━━━━━ DATA PROVIDED

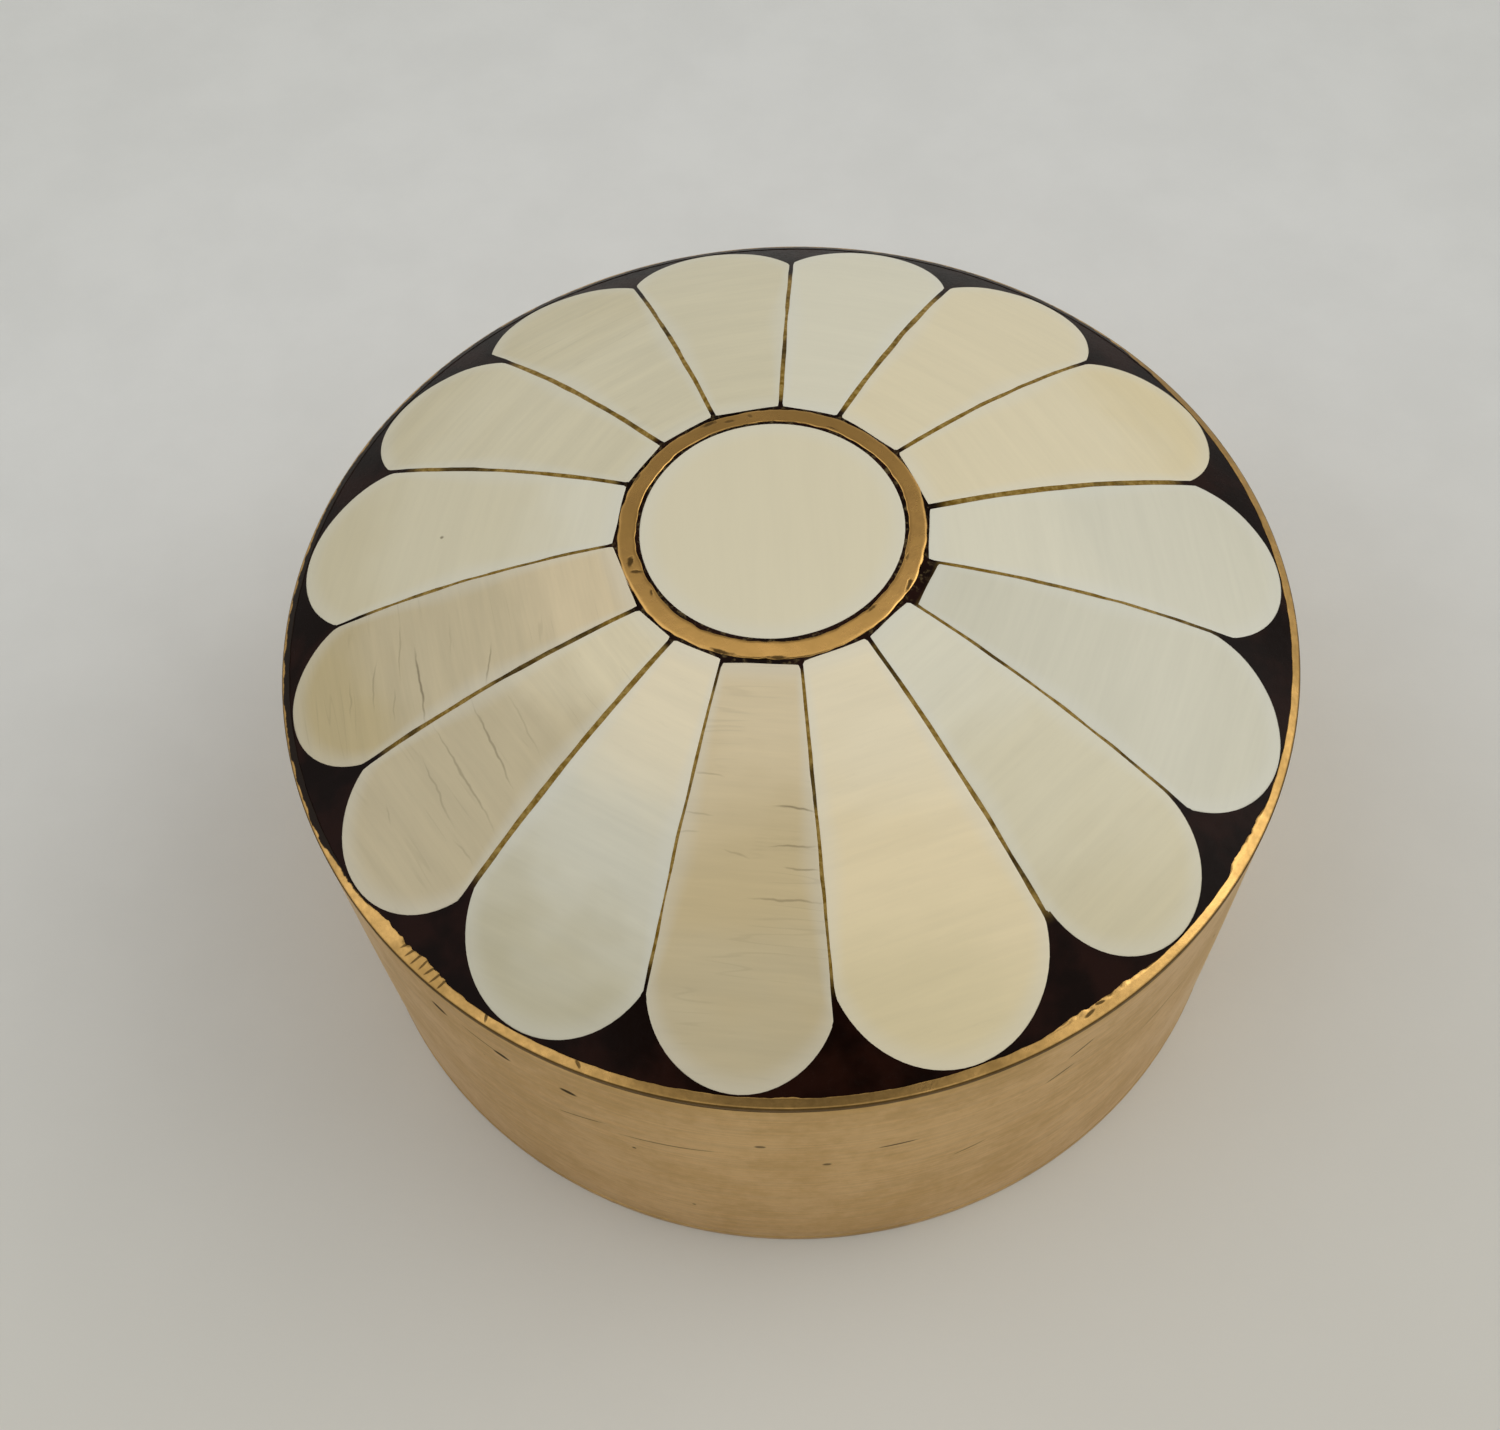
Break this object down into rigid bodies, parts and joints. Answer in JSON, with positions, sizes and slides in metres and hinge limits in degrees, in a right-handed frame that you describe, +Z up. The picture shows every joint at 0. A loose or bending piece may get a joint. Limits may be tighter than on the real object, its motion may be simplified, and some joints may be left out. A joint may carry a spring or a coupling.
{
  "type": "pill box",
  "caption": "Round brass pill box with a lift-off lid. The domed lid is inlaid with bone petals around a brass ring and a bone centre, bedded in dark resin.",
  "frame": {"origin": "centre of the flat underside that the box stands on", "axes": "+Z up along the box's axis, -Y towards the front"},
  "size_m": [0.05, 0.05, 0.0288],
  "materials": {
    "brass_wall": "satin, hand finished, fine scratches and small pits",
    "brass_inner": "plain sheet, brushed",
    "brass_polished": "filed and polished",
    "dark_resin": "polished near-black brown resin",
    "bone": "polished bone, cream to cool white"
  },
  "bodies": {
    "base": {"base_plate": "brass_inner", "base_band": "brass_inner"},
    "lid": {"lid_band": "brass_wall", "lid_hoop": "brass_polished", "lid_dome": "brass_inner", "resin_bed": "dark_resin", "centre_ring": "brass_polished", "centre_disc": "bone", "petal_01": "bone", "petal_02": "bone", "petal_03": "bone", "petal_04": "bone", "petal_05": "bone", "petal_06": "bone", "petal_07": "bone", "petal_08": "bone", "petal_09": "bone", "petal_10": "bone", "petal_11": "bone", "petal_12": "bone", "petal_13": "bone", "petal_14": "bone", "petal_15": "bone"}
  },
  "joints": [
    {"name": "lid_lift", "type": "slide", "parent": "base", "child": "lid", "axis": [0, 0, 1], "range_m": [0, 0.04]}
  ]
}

━━━━━━━━━━

• **WHAT TO WORK ON**
Return all the data above once more, precisely as given.

• **WRITTEN SOLUTION**
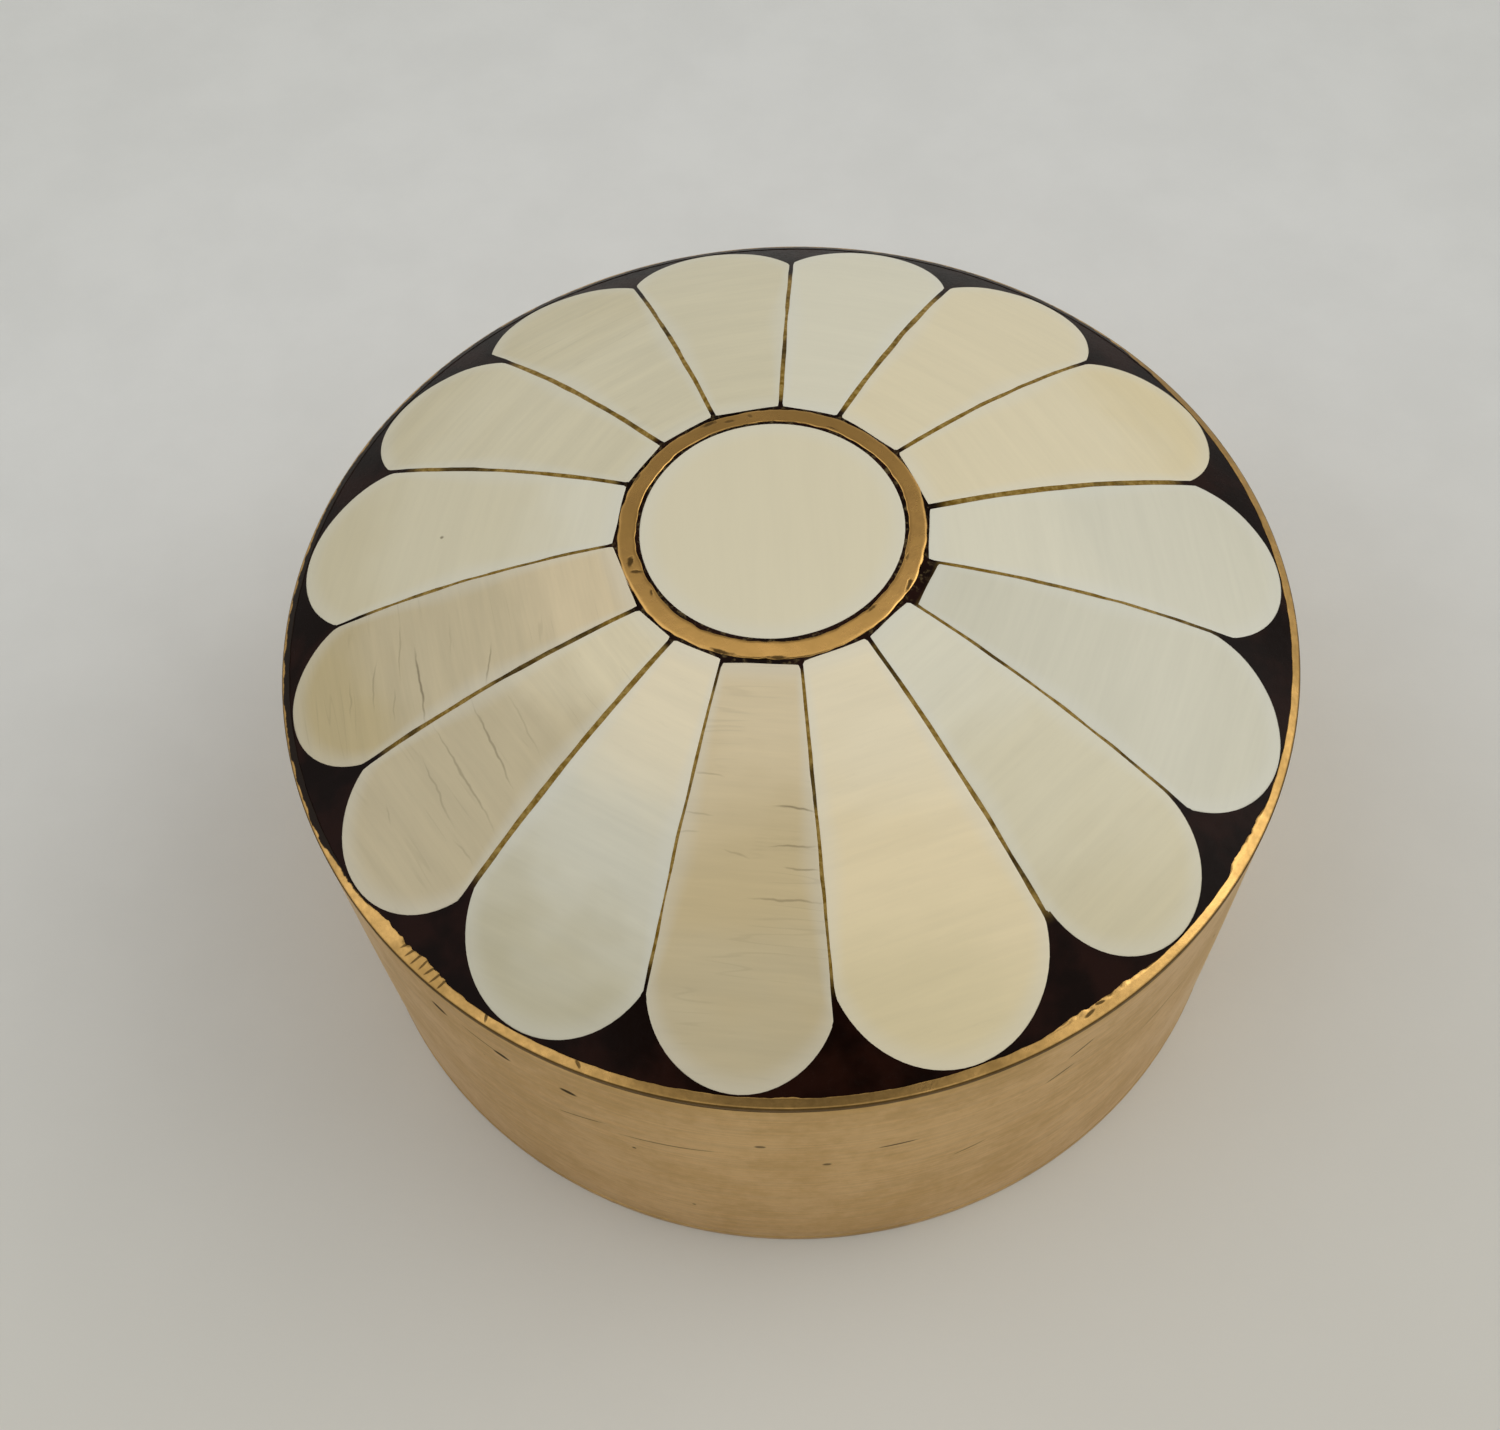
Break this object down into rigid bodies, parts and joints. Answer in JSON, with positions, sizes and slides in metres and hinge limits in degrees, in a right-handed frame that you describe, +Z up. The picture shows every joint at 0. A loose or bending piece may get a joint. Limits may be tighter than on the real object, its motion may be simplified, and some joints may be left out. A joint may carry a spring or a coupling.
{
  "type": "pill box",
  "caption": "Round brass pill box with a lift-off lid. The domed lid is inlaid with bone petals around a brass ring and a bone centre, bedded in dark resin.",
  "frame": {"origin": "centre of the flat underside that the box stands on", "axes": "+Z up along the box's axis, -Y towards the front"},
  "size_m": [0.05, 0.05, 0.0288],
  "materials": {
    "brass_wall": "satin, hand finished, fine scratches and small pits",
    "brass_inner": "plain sheet, brushed",
    "brass_polished": "filed and polished",
    "dark_resin": "polished near-black brown resin",
    "bone": "polished bone, cream to cool white"
  },
  "bodies": {
    "base": {"base_plate": "brass_inner", "base_band": "brass_inner"},
    "lid": {"lid_band": "brass_wall", "lid_hoop": "brass_polished", "lid_dome": "brass_inner", "resin_bed": "dark_resin", "centre_ring": "brass_polished", "centre_disc": "bone", "petal_01": "bone", "petal_02": "bone", "petal_03": "bone", "petal_04": "bone", "petal_05": "bone", "petal_06": "bone", "petal_07": "bone", "petal_08": "bone", "petal_09": "bone", "petal_10": "bone", "petal_11": "bone", "petal_12": "bone", "petal_13": "bone", "petal_14": "bone", "petal_15": "bone"}
  },
  "joints": [
    {"name": "lid_lift", "type": "slide", "parent": "base", "child": "lid", "axis": [0, 0, 1], "range_m": [0, 0.04]}
  ]
}